Bully. Coward. Victim makes Cohn seem more important in the big scheme of things than he really was. Joseph McCarthy gave birth to McCarthyism and Orwell to Orwellian.  Eisenhower promised to bring American troops home from Korea and coined the phrase “the military-industrial complex.” He also threatened to use nuclear weapons against the Chinese.

Ivy’s inflation of Cohn is understandable in this very personal documentary in which the filmmaker herself and her father, Michael Meeropol, the Rosenberg’s older son, both appear on camera and talk about Cohn and Ethel and Julius, who seemed to me in 1954, very much like my own parents, who raised money for the Rosenberg’s legal defense fund.

Perhaps if this movie had been made in 1960 when I wrote about the Rosenbergs for a college paper I would have wept.

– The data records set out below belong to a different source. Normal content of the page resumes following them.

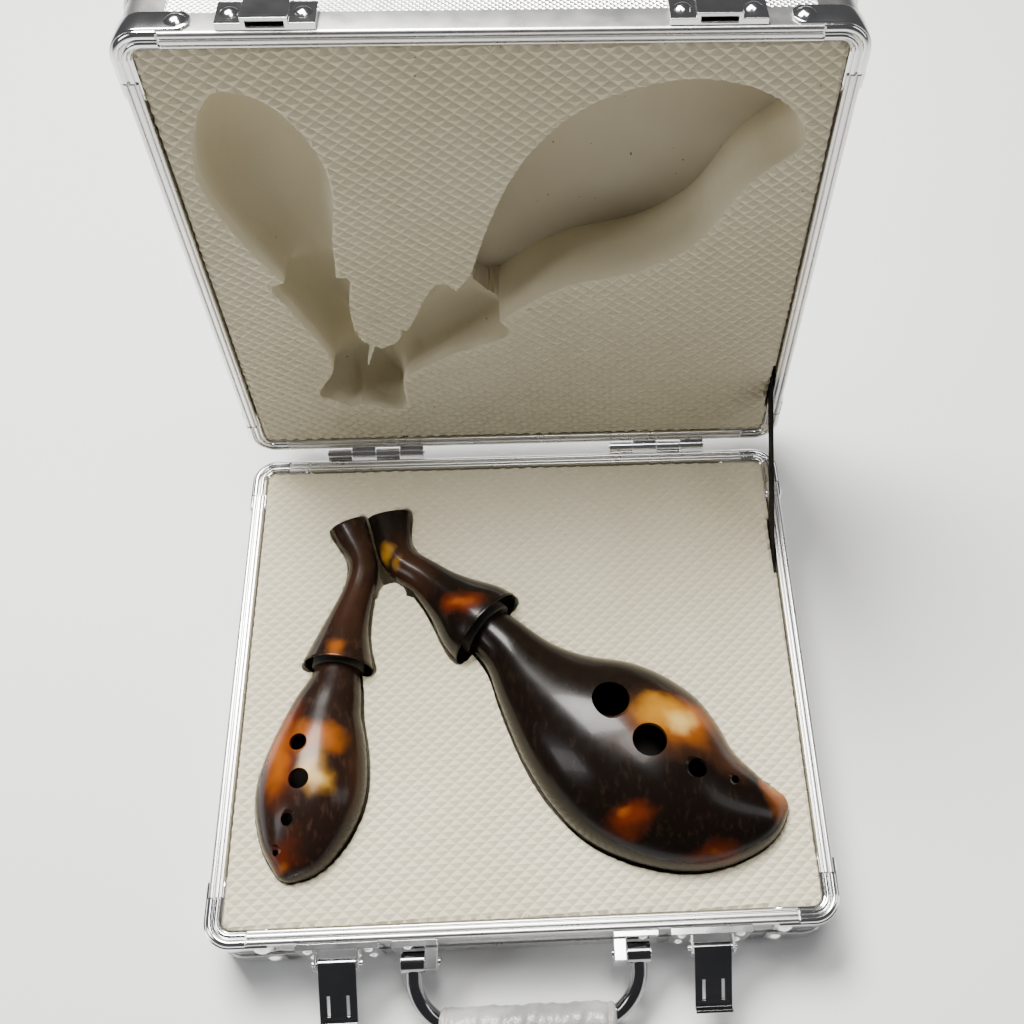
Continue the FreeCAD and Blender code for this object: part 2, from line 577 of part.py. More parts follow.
def keeper(side, x):
    """The lid's keeper: two wings and a raised bridge with a slot and a bar inside."""
    name = f"{side}_keeper"
    low = "dim.base_height + 1.5"
    wing = box(f"{name}_wings", ("dim.plate_width", "dim.plate_depth", "dim.keeper_wing"),
               (f"{x} - dim.plate_width / 2", f"{FRONT} - dim.plate_depth", low))
    bridge = box(f"{name}_bridge", ("dim.bridge_width", "dim.bridge_out", "dim.bridge_height"),
                 (f"{x} - dim.bridge_width / 2", f"{FRONT} - dim.bridge_out", low))
    channel = box(f"{name}_channel", ("dim.bridge_width - 3", "2.6", "dim.bridge_height - 4"),
                  (f"{x} - dim.bridge_width / 2 + 1.5", f"{FRONT} - dim.bridge_out + 1",
                   f"{low} - 1"))
    bar = box(f"{name}_bar", ("dim.bridge_width - 2", "1.2", "1.2"),
              (f"{x} - dim.bridge_width / 2 + 1", f"{FRONT} - 3", f"{low} + 2"))
    shell = cut(f"{name}_shell", fuse(f"{name}_blank", [wing, bridge]), channel)
    keep(fuse(name, [shell, bar]), f"keeper_{side}", LID_OPEN)


def latches():
    for side, sign in (("left", "-"), ("right", "")):
        x = f"{sign}{dim.latch_centre}"
        latch_plate(side, x)
        latch_lever(side, x)
        keeper(side, x)
        pin = rod(f"{side}_latch_pin", "dim.latch_pin", "dim.ear_gap + 2 * dim.ear + 2.4",
                  LATCH_PIN + Vector(float(x) - dim.ear_gap / 2 - dim.ear - 1.2, 0, 0), X_AXIS)
        keep(pin, f"latch_{side}_pin")


# ---------------------------------------------------------------- handle
HANDLE_PIVOT = Vector(0, -HALF_DEPTH - dim.pin_out, dim.handle_pivot_height)


def handle_bracket(side, sign):
    """A cast L bracket: a plate on the front wall and a thick ear on its inner side."""
    name = f"{side}_bracket"
    middle = sign * dim.handle_centre
    inner = middle - sign * (dim.hub_length / 2 + 0.6)
    plate_low = min(inner - sign * dim.bracket_ear, inner + sign * (dim.bracket_width
                                                                    - dim.bracket_ear))
    ear_low = min(inner, inner - sign * dim.bracket_ear)
    top = "dim.base_height - 1.5"
    plate = box(f"{name}_plate", ("dim.bracket_width", "dim.plate_depth", "dim.bracket_height"),
                (str(plate_low), f"{FRONT} - dim.plate_depth", f"{top} - dim.bracket_height"))
    ear = box(f"{name}_ear", ("dim.bracket_ear", "dim.ear_out", "dim.bracket_ear_height"),
              (str(ear_low), f"{FRONT} - dim.ear_out", f"{top} - dim.bracket_ear_height - 2"))
    bore = rod(f"{name}_bore", "dim.handle_pin + 0.05", "60",
               HANDLE_PIVOT + Vector(middle - 30, 0, 0), X_AXIS)
    keep(cut(name, fuse(f"{name}_blank", [plate, ear]), bore), f"handle_bracket_{side}")


def bail_arm(sign):
    """One arm: a hub on the pivot, a short run out and a bend that enters the grip."""
    radius = dim.bail_bend
    run = dim.handle_reach - radius
    x = sign * dim.handle_centre
    start, corner = Vector(x, 0, 0), Vector(x, -run, 0)
    middle = Vector(x - sign * radius * (1 - math.cos(math.radians(45))),
                    -run - radius * math.sin(math.radians(45)), 0)
    finish = Vector(x - sign * radius, -dim.handle_reach, 0)
    inside = Vector(0, -dim.handle_reach, 0)
    path = Part.Wire([Part.makeLine(start, corner), Part.Arc(corner, middle, finish).toShape(),
                      Part.makeLine(finish, inside)])
    section = Part.Wire(Part.makeCircle(dim.bail_radius, start, Y_AXIS))
    hub = Part.makeCylinder(dim.hub_radius, dim.hub_length,
                            Vector(x - dim.hub_length / 2, 0, 0), X_AXIS)
    return path.makePipeShell([section], True, True).fuse(hub)


def handle():
    handle_bracket("left", -1)
    handle_bracket("right", 1)
    bail = bail_arm(-1).fuse(bail_arm(1))
    bore = Part.makeCylinder(dim.handle_pin + 0.05, 2 * HALF_WIDTH, Vector(-HALF_WIDTH, 0, 0),
                             X_AXIS)
    bail = bail.cut(bore).removeSplitter()
    half = dim.grip_length / 2
    grip = Part.makeCylinder(dim.grip_radius, dim.grip_length,
                             Vector(-half, -dim.handle_reach, 0), X_AXIS)
    rims = [e for e in grip.Edges if e.Closed and len(e.Vertexes) == 1
            and abs(abs(e.CenterOfMass.x) - half) < 0.01]
    grip = grip.makeFillet(1.5, rims).cut(bail)
    droop = Placement(HANDLE_PIVOT, Rotation(X_AXIS, dim.handle_droop))
    keep(feature("bail_rod", bail.Solids[0]), "handle_bail", droop)
    keep(feature("grip_sleeve", grip.Solids[0]), "handle_grip", droop)
    length = dim.hub_length + dim.bracket_ear + 1.4
    pins = []
    for sign in (-1, 1):
        outer = sign * (dim.handle_centre + dim.hub_length / 2 + 0.4)
        low = min(outer, outer - sign * length)
        pins.append(Part.makeCylinder(dim.handle_pin, length,
                                      HANDLE_PIVOT + Vector(low, 0, 0), X_AXIS))
    keep(group("pivot_pins", pins), "handle_pins")


# ---------------------------------------------------------------- strap and rivets
STRAP_X = HALF_WIDTH - dim.strap_inset
STRAP_LOW = Vector(STRAP_X, HINGE.y - dim.strap_base, PARTING - dim.strap_depth)
STRAP_HIGH = LID_OPEN.multVec(Vector(STRAP_X, HINGE.y - dim.strap_lid,
                                     PARTING + dim.strap_depth))


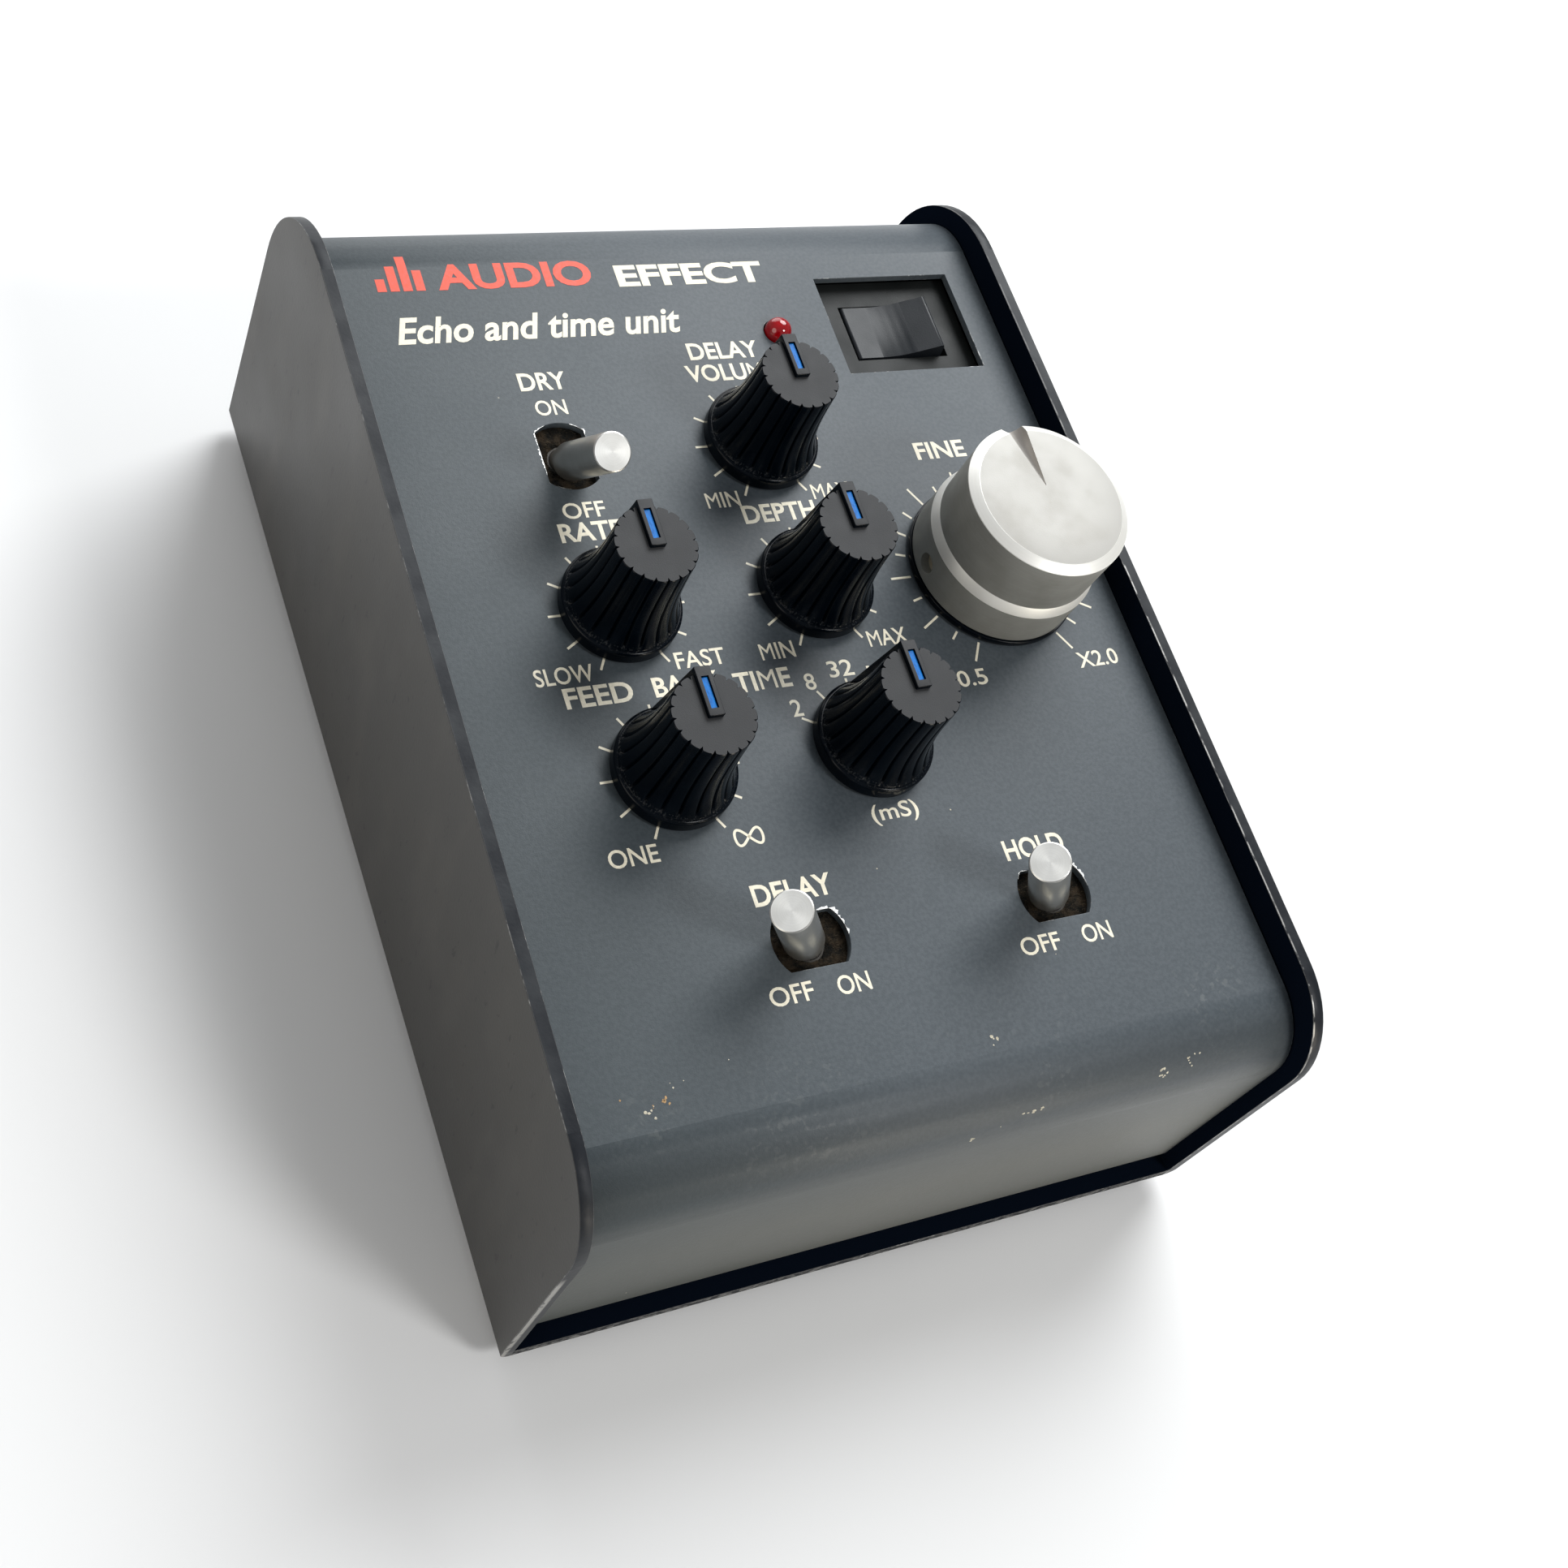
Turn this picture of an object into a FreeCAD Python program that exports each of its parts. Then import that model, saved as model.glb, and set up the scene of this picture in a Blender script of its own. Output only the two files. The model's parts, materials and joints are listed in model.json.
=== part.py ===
"""Desktop audio delay unit: sheet-steel case, sloping control panel, knobs, toggles and rocker."""
import FreeCAD, Part
import math
import os

from FreeCAD import Placement, Rotation, Vector

DIMENSIONS = {
    # case
    "case_width": 110.0,
    "case_depth": 159.0,
    "front_height": 48.2,
    "panel_slope": 5.0,
    "sheet": 1.8,
    "front_corner": 13.0,
    "rear_corner": 19.5,
    "outer_bend": 1.7,
    "inner_bend": 0.25,
    "foot_height": 3.0,
    "foot_radius": 6.0,
    # grey shell between the cheeks
    "shell_sheet": 1.2,
    "shell_inset": 4.3,
    "front_inset": 2.3,
    "shell_gap": 0.3,
    "flange_length": 8.0,
    "flange_bend": 2.0,
    "shell_front_bend": 9.6,
    "shell_rear_bend": 12.0,
    "shaft_hole": 4.0,
    "socket_hole": 4.8,
    "inlet_hole": 4.1,
    # control layout, measured on the sloping panel
    "row_start": 80.0,
    "column_pitch": 29.85,
    "row_pitch": 24.5,
    "first_column": -26.25,
    # plate that carries the controls
    "plate_drop": 4.2,
    "plate_sheet": 1.5,
    "plate_width": 98.0,
    # small knob
    "knob_radius": 8.5,
    "knob_top_radius": 5.9,
    "knob_top": 16.75,
    "knob_gap": 0.5,
    "skirt_height": 2.3,
    "pointer_rise": 0.7,
    "pointer_width": 2.2,
    "pointer_reach": 6.3,
    "insert_width": 0.95,
    # big knob
    "dial_radius": 13.0,
    "dial_upper_radius": 12.35,
    "dial_top": 19.25,
    # shafts and pots
    "shaft_radius": 3.0,
    "running_gap": 0.05,
    "bushing_radius": 3.5,
    "bushing_top": -1.9,
    "pot_radius": 8.25,
    "pot_depth": 7.0,
    "dial_pot_radius": 12.0,
    # toggles
    "toggle_tilt": 29.0,
    "pivot_drop": 1.8,
    "lever_radius": 2.75,
    "lever_length": 17.4,
    "lever_start": 2.8,
    "neck_radius": 1.5,
    "ball_radius": 2.15,
    "slot_length": 11.0,
    "slot_width": 7.4,
    "toggle_bushing": 3.0,
    "pad_sheet": 1.1,
    "pad_length": 15.0,
    "pad_width": 12.0,
    "pad_opening": 2.45,
    # lamp
    "lamp_radius": 2.05,
    # rocker switch
    "window_length": 24.0,
    "window_width": 17.8,
    "bezel_drop": 2.4,
    "opening_length": 16.2,
    "opening_width": 10.1,
    "rocker_tilt": 9.5,
    "rocker_half": 7.3,
    "rocker_width": 9.5,
    "rocker_rise": 3.0,
    # rear sockets
    "socket_radius": 3.25,
    "socket_height": -35.0,
    "inlet_radius": 1.8,
    # boards
    "board_sheet": 1.6,
    "standoff": 6.0,
    "control_board_drop": 17.5,
    # screws
    "screw_radius": 1.5,
    "screw_length": 4.5,
    "screw_hole": 1.6,
}

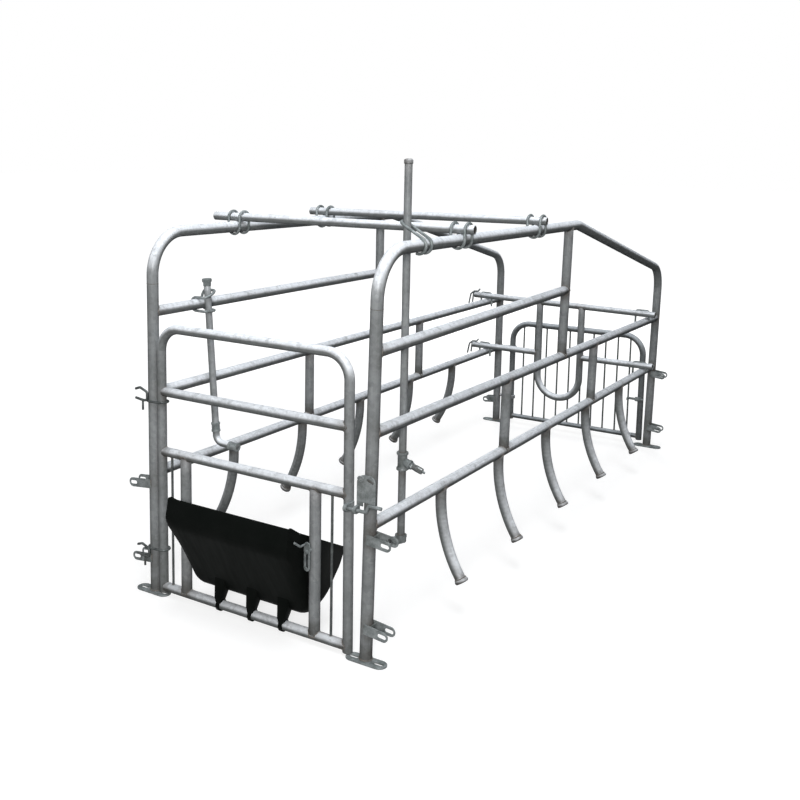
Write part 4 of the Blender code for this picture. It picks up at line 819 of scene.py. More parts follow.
def dress_latch():
    shape = Shape("front_latch_plate")
    left, right = LATCH_PLATE_X
    low, high = LATCH_PLATE_Z
    eye_right = LATCH_EYE_X + LATCH_EYE_THICKNESS / 2 + LATCH_PLATE_THICKNESS * 2
    eye_low = low - LATCH_EYE_RADIUS
    corners = [(left, eye_low, 0), (left, high, 0), (right, high, 0), (right, low, 0)]
    outline = bent_path(corners, LATCH_PLATE_BENDS, 10) + [(eye_right, low), (eye_right, eye_low)]
    slot_place = Vector((right - LATCH_SLOT_EDGE, high - LATCH_SLOT_EDGE, 0))
    tilt = Matrix.Rotation(LATCH_SLOT_TILT, 3, "Z")
    slot = [slot_place + tilt @ point for point in slot_outline(*LATCH_SLOT)]
    y = -POST - SEAT_GAP - LATCH_PLATE_THICKNESS / 2
    plate(shape, [outline, slot], LATCH_PLATE_THICKNESS, (0, y, 0), FACING_Y)
    latch_eye(shape, LATCH_EYE_X, LATCH_EYE_THICKNESS, LATCH_STAND_OFF + 0.002)
    for z in (low + 0.017, high - 0.021):
        bead(shape, Vector((left + 0.0035, -POST - 0.0002, z)), Z_WAY * 0.009, 0.0017)
    WELDS.append((Vector((0.352, -POST, 0.440)), 0.024))
    ring_place = (left + 0.012, y - LATCH_PLATE_THICKNESS / 2 - 0.0016, high - 0.010)
    ring = arc_points(ring_place, (0.0085, 0, 0), (0, 0, 0.0062), 0, 340, 20)
    tube(shape, ring, 0.0014, sides=8, slot=ZINC, ripple=0.0)
    tip = Vector((LATCH_LUG_X + LATCH_LUG_THICKNESS / 2 + 0.0015, LATCH_Y, LATCH_Z))
    bend = Vector((LATCH_EYE_X + 0.030, LATCH_Y, LATCH_Z))
    reach, forward, rise = LATCH_HANDLE
    handle = bend + Vector((0.008, forward, rise))
    path = bent_path([tip, bend, handle, handle + X_WAY * reach], [0.008] * 2, 8)
    tube(Shape("front_latch_bolt"), path, LATCH_ROD, sides=18, slot=ZINC, ripple=0.00006)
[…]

I suppose there has to come an end to tears.

Is there a “takeaway” from this movie? I suppose so, though I strongly dislike the word “takeaway,” which I hear on TV all the time on the nightly news. The images themselves on the screen are mesmerizing. Perhaps they’re the takeaway, including the images of Donald Trump who learned from Cohn, lies like Cohn and uses the media like Cohn.

So, while Cohn is dead, his spirit is alive today and in the White House. The gospel of anti-communism, which animated Cohn, is also still alive. The American republic is as much in danger now as it was in 1953 and 1954.  Perhaps more so.

Will the media come to the rescue as it did during the Army-McCarthy hearings when the junior senator from Wisconsin was revealed as a bully and a coward? I don’t think so. If anyone can come to the rescue it’s the American people themselves who have been in the streets demonstrating what it means to practice genuine democracy of the sort that Cohn loathed with all his might.

Bully. Coward. Victim premieres on HBO June 19, the day of the 67th anniversary of the death of the Rosenbergs, still a stain on the conscience of the nation. See it now. Return now to the thrilling political and personal traumas of the Cold War and watch in action the corruption of America’s so-called ruling class.